• **Do this**:
Return the full material exactly.

• **Available data**:
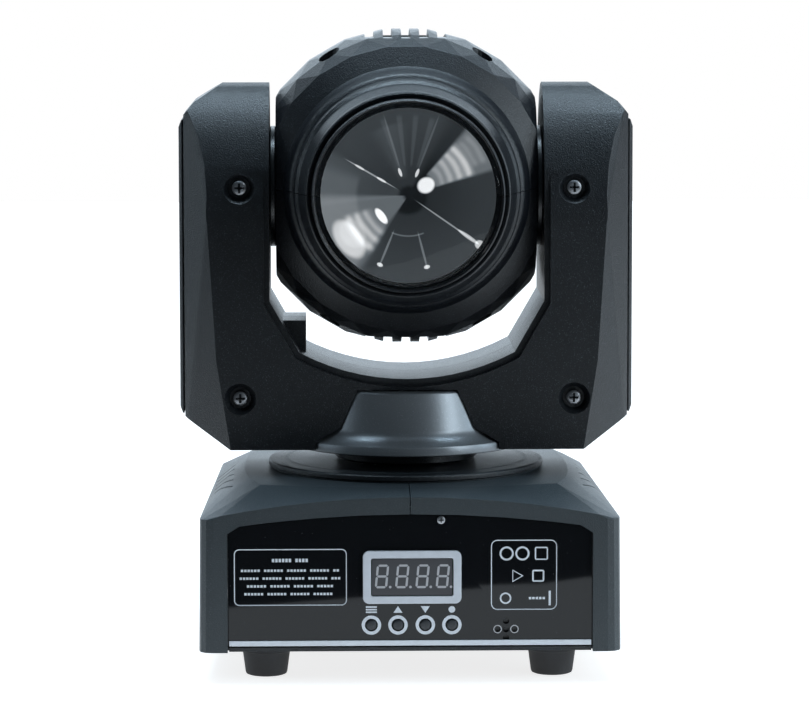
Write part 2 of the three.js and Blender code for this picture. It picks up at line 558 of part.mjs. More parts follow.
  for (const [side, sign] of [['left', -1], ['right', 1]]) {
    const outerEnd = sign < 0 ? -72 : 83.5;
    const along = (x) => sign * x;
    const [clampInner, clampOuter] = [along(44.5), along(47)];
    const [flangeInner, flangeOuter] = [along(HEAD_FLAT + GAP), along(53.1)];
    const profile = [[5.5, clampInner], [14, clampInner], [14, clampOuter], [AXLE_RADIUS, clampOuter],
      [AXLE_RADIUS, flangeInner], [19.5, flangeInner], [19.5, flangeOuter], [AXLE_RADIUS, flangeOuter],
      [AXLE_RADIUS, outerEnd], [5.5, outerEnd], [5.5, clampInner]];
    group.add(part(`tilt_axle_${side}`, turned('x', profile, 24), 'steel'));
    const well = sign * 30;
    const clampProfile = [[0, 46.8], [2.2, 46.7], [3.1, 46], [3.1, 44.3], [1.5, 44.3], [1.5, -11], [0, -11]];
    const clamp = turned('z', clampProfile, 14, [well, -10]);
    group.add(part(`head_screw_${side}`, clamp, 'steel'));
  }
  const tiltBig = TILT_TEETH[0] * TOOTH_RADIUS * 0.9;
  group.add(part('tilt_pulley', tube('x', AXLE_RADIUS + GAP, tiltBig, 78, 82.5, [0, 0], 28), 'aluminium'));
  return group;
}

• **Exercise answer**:
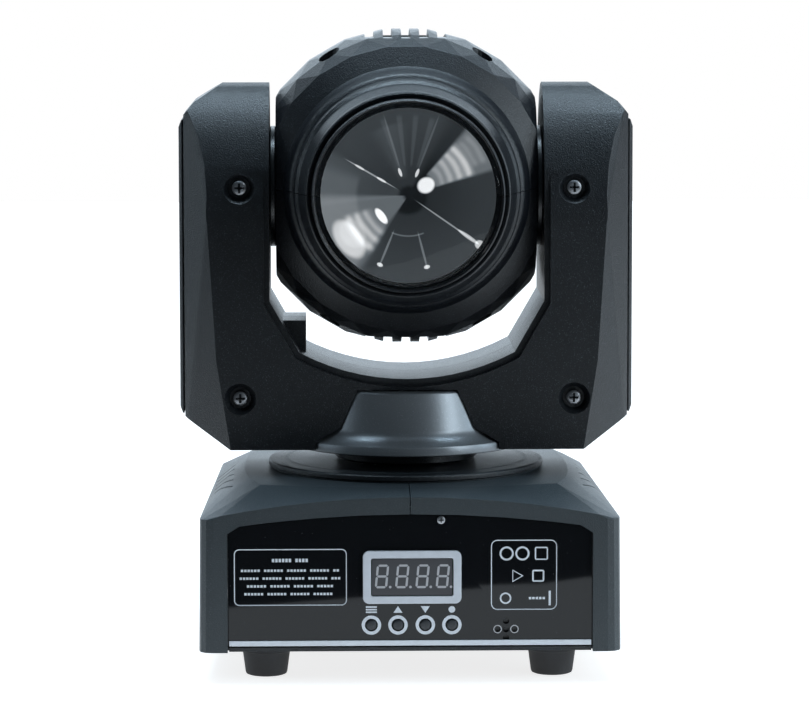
Write part 2 of the three.js and Blender code for this picture. It picks up at line 558 of part.mjs. More parts follow.
  for (const [side, sign] of [['left', -1], ['right', 1]]) {
    const outerEnd = sign < 0 ? -72 : 83.5;
    const along = (x) => sign * x;
    const [clampInner, clampOuter] = [along(44.5), along(47)];
    const [flangeInner, flangeOuter] = [along(HEAD_FLAT + GAP), along(53.1)];
    const profile = [[5.5, clampInner], [14, clampInner], [14, clampOuter], [AXLE_RADIUS, clampOuter],
      [AXLE_RADIUS, flangeInner], [19.5, flangeInner], [19.5, flangeOuter], [AXLE_RADIUS, flangeOuter],
      [AXLE_RADIUS, outerEnd], [5.5, outerEnd], [5.5, clampInner]];
    group.add(part(`tilt_axle_${side}`, turned('x', profile, 24), 'steel'));
    const well = sign * 30;
    const clampProfile = [[0, 46.8], [2.2, 46.7], [3.1, 46], [3.1, 44.3], [1.5, 44.3], [1.5, -11], [0, -11]];
    const clamp = turned('z', clampProfile, 14, [well, -10]);
    group.add(part(`head_screw_${side}`, clamp, 'steel'));
  }
  const tiltBig = TILT_TEETH[0] * TOOTH_RADIUS * 0.9;
  group.add(part('tilt_pulley', tube('x', AXLE_RADIUS + GAP, tiltBig, 78, 82.5, [0, 0], 28), 'aluminium'));
  return group;
}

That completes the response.